L'improvvisa virata del sultano - che nei giorni scorsi ha permesso per la prima volta agli ebrei di Istanbul di celebrare la festa di Hannuccah in piazza con tanto di emissari governativi presenti - ha cause esterne. La Turchia è sempre più isolata. Il recente invio da parte turca di un battaglione nel Kurdistan iracheno senza l'assenso di Baghdad, ha rovinato i rapporti con Baghdad. E da quando, lo scorso 24 novembre, l'aviazione turca ha abbattuto un jet russo sul confine siriano, Mosca ha congelato i rapporti economici con Ankara bloccando il flusso dei turisti, fermando l'import di prodotti agricoli turchi e interrompendo i lavori di costruzione della prima centrale nucleare turca.

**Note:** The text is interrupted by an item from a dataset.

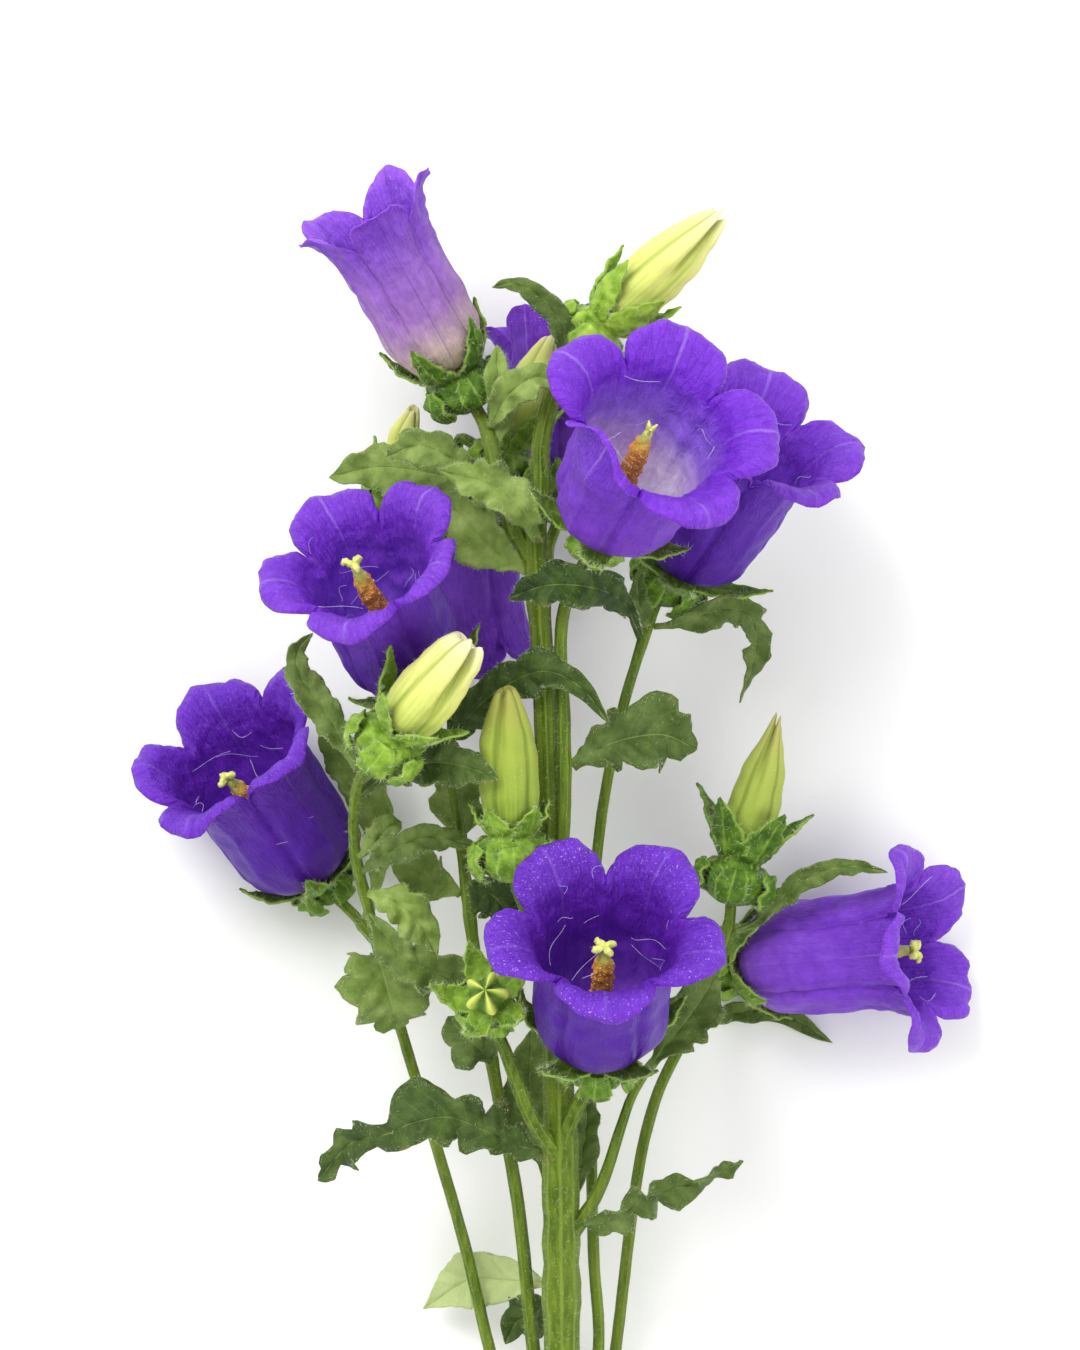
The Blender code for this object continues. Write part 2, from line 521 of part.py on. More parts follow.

Per allentare la tensione, Vladimir Putin pretende scuse ufficiali che Erdogan rifiuta. Il 65% dell'energia bruciata in Turchia è però di importazione russa e il sultano teme che il Cremlino possa chiudere quel rubinetto. Israele, al contrario, è ricca di gas, così come lo è Cipro e i due Paesi stanno progettando lo sfruttamento congiunto dei loro giacimenti offshore insieme alla Grecia (storico rivale della Turchia per la questione cipriota) e all'Egitto del generale al-Sisi (sulla lista nera di Erdogan per la sua politica di repressione dei Fratelli musulmani). Sul tema dello sfruttamento congiunto del gas, lo scorso 9 dicembre si è tenuto un vertice ad Atene fra il premier greco Tsipras, l'egiziano al-Sisi e il presidente cipriota Anastasiades. A inizio 2016 un vertice analogo si terrà a Nicosia con Netanyahu al posto di al-Sisi. Tutti della partita fuorché Erdogan che, non a caso, è tornato a più miti consigli con Israele. Nello Stato ebraico le parole del sultano sono state ascoltate con molta cautela: la Turchia resta ancora il principale sponsor di Hamas e Gerusalemme non ha alcuna intenzione di togliere l'embargo a Gaza (come d'altronde fa anche l'Egitto) solo per placare Erdogan. Oltre al gas, da parte sua, il leader turco guarda anche alla politica. Riavvicinare la Turchia a Israele significherebbe rafforzare il fronte anti-iraniano. Teheran è in gara con Ankara per la supremazia regionale ed è saldamente alleata alla Russia e alla Siria. Due Paesi con cui la Turchia di Erdogan ha rapporti pessimi.